◆ EXERCISE:
Return only the lines running from the line with "right_panel = make_side_panel()" down to the line with "from __future__ import annotations", both included, exactly as they appear.

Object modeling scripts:
________________________________________

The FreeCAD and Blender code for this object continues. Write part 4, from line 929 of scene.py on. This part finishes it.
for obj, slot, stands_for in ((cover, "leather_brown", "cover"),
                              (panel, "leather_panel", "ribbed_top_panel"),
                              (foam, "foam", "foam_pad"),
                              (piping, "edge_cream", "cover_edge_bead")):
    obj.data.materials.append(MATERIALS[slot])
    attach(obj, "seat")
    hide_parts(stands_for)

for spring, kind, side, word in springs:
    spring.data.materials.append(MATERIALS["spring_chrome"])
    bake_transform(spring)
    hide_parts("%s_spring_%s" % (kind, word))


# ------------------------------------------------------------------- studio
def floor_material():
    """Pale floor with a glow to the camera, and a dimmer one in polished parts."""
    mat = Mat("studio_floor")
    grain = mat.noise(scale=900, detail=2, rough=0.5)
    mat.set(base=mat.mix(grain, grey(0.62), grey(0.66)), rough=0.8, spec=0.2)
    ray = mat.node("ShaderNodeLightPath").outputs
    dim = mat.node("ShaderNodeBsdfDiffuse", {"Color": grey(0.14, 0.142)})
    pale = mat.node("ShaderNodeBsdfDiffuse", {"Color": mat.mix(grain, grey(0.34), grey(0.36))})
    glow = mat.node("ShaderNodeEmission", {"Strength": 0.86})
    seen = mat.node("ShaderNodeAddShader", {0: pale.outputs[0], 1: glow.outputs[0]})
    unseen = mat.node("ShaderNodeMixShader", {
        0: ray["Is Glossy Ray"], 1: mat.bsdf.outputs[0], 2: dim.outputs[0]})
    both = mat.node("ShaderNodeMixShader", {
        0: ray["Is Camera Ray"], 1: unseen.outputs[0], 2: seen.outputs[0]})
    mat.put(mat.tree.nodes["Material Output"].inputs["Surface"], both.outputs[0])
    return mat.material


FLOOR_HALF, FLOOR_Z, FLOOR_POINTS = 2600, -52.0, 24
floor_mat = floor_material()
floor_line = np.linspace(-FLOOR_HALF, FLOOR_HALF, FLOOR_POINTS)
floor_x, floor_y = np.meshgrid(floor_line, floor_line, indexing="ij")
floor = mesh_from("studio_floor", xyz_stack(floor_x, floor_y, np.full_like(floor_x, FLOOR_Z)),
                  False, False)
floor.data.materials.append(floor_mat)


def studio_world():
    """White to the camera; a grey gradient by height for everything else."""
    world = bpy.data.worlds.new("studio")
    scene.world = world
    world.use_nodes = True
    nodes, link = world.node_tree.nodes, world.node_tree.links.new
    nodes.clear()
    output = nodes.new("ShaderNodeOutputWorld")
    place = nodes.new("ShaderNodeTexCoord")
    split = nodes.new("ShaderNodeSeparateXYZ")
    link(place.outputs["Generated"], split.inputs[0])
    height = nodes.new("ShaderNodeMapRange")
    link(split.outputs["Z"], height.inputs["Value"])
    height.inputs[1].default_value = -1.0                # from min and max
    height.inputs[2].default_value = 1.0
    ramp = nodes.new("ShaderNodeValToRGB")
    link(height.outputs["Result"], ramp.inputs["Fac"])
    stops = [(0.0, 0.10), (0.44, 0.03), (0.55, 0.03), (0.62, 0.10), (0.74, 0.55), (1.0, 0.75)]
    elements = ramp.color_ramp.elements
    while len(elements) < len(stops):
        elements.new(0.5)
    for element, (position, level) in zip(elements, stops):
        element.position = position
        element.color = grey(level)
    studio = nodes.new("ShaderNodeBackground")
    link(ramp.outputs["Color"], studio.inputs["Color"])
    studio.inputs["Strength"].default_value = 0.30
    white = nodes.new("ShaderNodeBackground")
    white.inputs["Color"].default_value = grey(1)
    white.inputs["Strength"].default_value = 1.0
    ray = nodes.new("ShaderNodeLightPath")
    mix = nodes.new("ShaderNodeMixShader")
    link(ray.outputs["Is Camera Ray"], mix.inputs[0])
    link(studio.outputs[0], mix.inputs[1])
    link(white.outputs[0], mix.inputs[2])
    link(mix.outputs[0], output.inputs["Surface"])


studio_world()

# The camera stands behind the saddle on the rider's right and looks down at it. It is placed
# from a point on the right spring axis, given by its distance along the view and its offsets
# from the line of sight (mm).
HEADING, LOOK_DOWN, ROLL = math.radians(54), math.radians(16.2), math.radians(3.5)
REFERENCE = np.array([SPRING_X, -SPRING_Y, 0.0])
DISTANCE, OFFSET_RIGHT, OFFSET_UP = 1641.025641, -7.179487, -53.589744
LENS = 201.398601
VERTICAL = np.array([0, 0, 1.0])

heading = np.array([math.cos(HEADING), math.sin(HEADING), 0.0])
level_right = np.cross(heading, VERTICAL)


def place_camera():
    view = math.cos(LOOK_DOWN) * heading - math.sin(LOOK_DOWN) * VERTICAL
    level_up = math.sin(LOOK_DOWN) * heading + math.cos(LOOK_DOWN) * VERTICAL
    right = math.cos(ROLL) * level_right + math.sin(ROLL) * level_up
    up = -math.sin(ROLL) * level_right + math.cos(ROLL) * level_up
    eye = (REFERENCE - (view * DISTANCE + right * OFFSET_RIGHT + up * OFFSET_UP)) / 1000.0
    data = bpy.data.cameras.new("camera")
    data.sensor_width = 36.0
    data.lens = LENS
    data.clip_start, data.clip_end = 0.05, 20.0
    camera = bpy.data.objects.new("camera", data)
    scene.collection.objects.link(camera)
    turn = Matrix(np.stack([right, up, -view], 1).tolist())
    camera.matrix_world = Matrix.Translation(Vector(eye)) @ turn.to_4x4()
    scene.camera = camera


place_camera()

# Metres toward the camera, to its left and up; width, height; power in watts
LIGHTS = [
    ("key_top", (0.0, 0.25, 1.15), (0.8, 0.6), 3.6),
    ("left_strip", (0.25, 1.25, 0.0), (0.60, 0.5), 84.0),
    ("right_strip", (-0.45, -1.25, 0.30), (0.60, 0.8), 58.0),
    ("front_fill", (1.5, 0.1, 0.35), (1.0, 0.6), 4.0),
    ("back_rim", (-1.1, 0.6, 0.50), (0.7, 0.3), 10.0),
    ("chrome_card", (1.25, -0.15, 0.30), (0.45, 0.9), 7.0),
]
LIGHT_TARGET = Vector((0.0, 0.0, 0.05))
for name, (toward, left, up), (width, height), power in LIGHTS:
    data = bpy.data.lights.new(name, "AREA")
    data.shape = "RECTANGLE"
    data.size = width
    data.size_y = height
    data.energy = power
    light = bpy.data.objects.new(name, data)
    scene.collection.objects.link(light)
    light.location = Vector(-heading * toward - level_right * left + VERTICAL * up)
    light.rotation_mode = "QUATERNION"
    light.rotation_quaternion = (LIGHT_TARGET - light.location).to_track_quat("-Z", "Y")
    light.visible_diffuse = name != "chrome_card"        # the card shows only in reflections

________________________________________

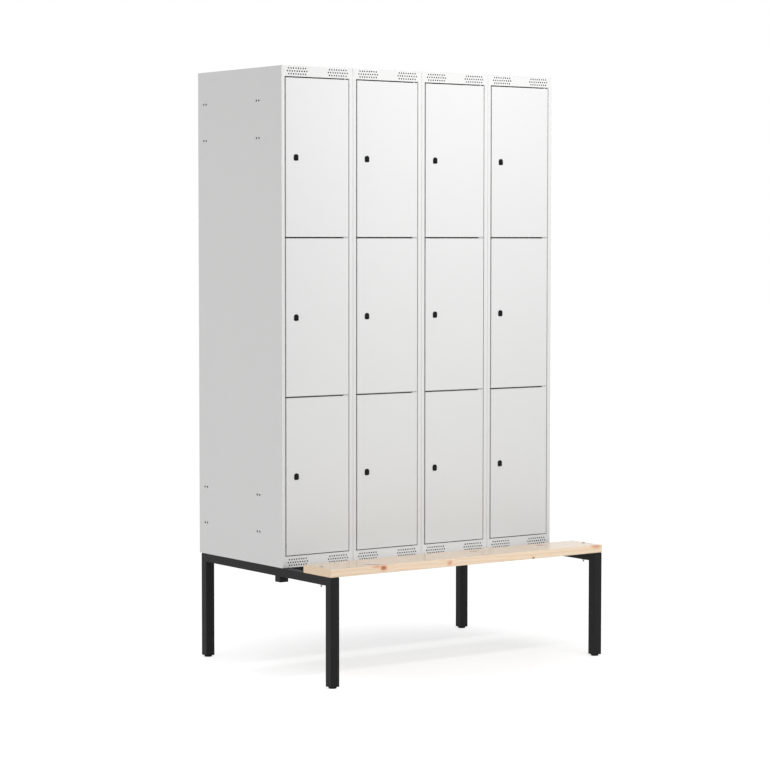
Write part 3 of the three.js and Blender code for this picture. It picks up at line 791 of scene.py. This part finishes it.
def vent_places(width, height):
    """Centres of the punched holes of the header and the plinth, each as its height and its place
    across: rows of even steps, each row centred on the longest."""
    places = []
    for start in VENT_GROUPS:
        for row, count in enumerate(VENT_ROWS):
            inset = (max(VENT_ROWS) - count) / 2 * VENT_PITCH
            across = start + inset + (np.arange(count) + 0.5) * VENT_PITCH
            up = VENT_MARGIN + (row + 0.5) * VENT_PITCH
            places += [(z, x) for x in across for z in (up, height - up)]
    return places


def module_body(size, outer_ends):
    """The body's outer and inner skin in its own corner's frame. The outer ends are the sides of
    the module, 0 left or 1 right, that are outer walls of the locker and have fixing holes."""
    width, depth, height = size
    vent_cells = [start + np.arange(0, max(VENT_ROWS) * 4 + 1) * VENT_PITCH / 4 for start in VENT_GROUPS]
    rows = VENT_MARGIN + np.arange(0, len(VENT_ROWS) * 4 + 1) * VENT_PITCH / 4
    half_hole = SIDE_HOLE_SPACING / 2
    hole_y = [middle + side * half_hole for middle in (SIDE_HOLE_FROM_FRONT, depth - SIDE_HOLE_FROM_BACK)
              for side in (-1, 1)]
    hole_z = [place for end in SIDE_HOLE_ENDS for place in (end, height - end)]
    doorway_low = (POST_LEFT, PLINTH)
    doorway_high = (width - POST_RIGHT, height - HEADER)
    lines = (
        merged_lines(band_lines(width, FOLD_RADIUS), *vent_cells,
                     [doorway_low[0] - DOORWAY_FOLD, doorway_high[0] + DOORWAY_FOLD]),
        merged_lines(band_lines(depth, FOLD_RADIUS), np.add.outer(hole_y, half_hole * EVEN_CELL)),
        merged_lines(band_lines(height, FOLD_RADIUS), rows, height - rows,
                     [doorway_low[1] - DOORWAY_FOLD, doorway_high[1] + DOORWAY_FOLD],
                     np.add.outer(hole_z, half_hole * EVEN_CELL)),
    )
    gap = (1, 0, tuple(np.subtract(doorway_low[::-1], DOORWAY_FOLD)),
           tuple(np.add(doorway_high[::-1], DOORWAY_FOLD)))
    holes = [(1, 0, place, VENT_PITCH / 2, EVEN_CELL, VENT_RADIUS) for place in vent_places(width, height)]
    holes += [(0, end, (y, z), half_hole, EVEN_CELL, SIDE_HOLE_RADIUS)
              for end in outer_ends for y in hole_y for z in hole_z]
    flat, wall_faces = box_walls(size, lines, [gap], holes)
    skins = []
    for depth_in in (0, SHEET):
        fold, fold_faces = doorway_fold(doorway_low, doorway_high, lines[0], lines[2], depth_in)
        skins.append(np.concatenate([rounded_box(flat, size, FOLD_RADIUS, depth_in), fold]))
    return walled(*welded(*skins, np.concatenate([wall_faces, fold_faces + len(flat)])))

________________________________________

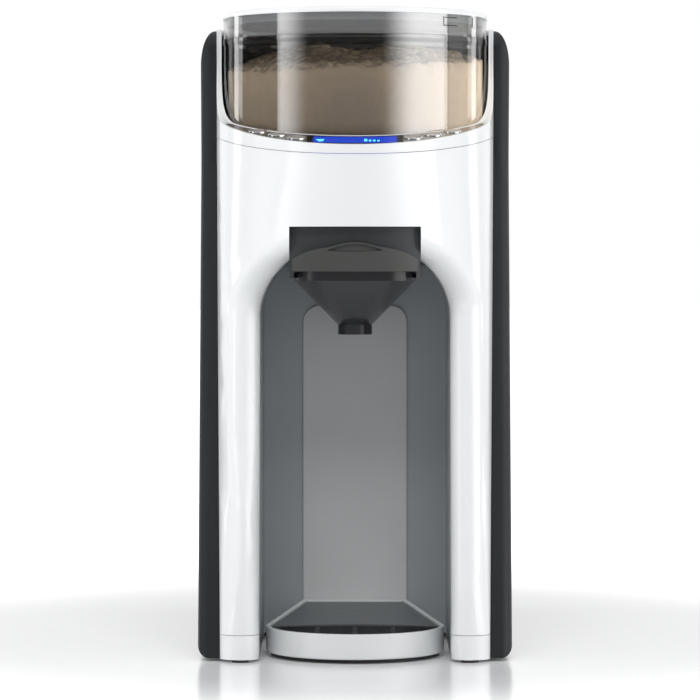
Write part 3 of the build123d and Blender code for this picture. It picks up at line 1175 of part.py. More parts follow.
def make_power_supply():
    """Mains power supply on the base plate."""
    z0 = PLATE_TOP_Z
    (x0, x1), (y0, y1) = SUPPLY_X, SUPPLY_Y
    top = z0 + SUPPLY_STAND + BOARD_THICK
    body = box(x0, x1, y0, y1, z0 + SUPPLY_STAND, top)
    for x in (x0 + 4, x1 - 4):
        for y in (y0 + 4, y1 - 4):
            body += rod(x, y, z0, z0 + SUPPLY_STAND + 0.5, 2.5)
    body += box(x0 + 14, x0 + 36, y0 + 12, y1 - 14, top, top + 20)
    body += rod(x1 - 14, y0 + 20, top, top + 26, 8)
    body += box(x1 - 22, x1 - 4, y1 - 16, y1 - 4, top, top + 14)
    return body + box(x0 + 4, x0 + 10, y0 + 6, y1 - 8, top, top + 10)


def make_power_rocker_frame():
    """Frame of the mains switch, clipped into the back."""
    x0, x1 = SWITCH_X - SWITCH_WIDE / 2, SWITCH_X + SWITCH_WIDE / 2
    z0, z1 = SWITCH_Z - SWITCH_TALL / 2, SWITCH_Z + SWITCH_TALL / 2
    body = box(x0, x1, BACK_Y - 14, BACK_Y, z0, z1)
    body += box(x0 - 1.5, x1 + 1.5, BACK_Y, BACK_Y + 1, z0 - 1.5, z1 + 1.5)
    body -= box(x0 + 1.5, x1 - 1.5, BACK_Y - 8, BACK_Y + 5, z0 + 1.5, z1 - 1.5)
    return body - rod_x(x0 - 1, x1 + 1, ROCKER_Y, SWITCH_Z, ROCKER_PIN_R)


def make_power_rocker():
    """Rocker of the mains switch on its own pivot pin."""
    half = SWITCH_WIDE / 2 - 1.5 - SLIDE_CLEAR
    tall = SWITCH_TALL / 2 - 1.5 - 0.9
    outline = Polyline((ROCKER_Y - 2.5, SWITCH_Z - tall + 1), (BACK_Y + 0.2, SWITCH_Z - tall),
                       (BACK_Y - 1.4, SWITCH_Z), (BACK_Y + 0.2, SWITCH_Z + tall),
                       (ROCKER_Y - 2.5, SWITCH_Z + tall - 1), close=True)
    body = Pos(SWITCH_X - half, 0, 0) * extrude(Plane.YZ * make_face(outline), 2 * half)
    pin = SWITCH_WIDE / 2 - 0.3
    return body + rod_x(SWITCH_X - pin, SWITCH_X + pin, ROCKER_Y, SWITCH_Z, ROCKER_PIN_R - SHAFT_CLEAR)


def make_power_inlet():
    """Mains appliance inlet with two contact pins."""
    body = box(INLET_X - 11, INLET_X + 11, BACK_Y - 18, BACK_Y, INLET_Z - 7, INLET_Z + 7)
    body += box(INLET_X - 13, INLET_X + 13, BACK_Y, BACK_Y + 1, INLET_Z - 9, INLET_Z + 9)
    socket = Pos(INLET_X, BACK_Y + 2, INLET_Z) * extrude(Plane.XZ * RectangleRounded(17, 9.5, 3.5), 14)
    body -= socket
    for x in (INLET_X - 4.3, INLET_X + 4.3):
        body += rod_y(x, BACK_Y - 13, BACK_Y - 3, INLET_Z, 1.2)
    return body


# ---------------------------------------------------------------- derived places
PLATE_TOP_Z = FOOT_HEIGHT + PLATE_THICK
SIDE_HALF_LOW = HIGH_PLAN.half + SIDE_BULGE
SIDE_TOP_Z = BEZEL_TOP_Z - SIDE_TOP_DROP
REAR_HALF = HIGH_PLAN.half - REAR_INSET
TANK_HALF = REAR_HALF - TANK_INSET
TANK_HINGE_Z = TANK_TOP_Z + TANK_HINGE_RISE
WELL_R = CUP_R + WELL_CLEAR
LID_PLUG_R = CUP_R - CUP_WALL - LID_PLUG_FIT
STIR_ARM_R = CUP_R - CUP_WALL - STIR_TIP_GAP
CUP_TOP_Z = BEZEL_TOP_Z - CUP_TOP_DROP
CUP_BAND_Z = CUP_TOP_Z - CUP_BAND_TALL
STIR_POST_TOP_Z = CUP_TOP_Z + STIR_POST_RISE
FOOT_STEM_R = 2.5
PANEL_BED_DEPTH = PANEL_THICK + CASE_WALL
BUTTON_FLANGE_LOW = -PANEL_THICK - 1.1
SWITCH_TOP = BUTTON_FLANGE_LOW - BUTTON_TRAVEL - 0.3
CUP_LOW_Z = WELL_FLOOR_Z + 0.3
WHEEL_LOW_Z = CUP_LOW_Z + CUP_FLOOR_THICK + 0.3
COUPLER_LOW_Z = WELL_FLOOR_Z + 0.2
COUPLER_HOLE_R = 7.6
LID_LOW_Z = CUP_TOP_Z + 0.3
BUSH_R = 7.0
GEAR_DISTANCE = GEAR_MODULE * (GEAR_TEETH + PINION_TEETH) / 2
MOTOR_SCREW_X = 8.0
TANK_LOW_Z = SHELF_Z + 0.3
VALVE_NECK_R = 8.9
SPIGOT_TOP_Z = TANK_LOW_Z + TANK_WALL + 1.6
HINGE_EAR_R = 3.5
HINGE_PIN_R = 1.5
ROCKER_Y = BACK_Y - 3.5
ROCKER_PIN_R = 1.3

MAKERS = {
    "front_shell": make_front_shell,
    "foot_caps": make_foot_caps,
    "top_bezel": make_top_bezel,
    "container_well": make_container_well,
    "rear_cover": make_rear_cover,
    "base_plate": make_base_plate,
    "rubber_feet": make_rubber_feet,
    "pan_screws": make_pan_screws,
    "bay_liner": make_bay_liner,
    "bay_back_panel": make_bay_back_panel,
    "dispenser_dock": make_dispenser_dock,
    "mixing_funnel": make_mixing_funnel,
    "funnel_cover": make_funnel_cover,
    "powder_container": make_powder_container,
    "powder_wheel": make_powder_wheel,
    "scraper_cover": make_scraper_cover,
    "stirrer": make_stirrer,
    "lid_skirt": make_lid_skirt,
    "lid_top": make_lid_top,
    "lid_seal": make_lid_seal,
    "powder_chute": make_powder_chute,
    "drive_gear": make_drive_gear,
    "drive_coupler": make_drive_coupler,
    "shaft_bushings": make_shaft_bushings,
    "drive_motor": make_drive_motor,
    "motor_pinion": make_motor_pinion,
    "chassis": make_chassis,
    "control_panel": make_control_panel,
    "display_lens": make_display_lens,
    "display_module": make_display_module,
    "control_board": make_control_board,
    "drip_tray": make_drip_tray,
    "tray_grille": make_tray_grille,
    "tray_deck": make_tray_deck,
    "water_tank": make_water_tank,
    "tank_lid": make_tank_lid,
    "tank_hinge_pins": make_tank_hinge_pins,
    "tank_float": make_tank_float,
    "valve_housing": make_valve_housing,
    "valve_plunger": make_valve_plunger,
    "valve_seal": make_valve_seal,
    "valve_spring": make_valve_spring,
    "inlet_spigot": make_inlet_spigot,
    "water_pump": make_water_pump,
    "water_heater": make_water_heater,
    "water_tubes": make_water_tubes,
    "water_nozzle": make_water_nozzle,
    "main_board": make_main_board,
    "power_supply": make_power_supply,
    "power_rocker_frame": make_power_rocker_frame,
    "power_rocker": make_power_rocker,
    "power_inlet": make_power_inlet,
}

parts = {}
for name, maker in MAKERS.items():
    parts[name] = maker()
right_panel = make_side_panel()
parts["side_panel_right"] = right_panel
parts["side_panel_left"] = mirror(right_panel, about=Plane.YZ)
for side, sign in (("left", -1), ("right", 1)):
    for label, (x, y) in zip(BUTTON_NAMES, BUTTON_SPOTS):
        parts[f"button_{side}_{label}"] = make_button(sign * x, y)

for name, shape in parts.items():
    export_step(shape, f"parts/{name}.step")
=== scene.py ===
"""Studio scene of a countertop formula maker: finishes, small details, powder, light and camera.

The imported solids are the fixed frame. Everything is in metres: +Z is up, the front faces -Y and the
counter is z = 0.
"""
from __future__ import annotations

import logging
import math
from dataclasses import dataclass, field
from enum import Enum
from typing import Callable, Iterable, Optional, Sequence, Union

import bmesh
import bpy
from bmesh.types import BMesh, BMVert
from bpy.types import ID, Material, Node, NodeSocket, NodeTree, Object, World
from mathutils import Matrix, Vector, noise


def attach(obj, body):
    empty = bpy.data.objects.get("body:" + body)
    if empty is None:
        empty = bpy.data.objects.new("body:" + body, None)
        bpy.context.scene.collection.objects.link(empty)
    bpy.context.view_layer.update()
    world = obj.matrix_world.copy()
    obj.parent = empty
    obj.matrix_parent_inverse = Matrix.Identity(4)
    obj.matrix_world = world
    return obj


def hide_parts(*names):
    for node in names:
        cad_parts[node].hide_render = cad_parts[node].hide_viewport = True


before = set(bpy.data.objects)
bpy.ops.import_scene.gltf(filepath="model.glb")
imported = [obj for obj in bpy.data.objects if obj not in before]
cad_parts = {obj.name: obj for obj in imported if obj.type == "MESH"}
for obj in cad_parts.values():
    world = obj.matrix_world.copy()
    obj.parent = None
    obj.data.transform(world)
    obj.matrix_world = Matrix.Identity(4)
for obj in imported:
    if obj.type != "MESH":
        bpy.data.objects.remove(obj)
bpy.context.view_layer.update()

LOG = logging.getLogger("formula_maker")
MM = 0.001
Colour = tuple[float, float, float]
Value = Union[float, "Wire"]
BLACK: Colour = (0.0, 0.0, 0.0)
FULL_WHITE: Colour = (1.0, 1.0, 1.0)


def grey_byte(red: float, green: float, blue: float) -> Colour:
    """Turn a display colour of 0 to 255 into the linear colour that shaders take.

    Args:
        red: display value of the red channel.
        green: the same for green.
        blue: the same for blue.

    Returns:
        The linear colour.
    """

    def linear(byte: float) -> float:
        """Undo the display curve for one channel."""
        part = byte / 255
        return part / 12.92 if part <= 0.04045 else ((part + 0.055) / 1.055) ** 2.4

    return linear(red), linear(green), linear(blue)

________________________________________

◆ ANSWER FOR THIS EXERCISE:
right_panel = make_side_panel()
parts["side_panel_right"] = right_panel
parts["side_panel_left"] = mirror(right_panel, about=Plane.YZ)
for side, sign in (("left", -1), ("right", 1)):
    for label, (x, y) in zip(BUTTON_NAMES, BUTTON_SPOTS):
        parts[f"button_{side}_{label}"] = make_button(sign * x, y)

for name, shape in parts.items():
    export_step(shape, f"parts/{name}.step")
=== scene.py ===
"""Studio scene of a countertop formula maker: finishes, small details, powder, light and camera.

The imported solids are the fixed frame. Everything is in metres: +Z is up, the front faces -Y and the
counter is z = 0.
"""
from __future__ import annotations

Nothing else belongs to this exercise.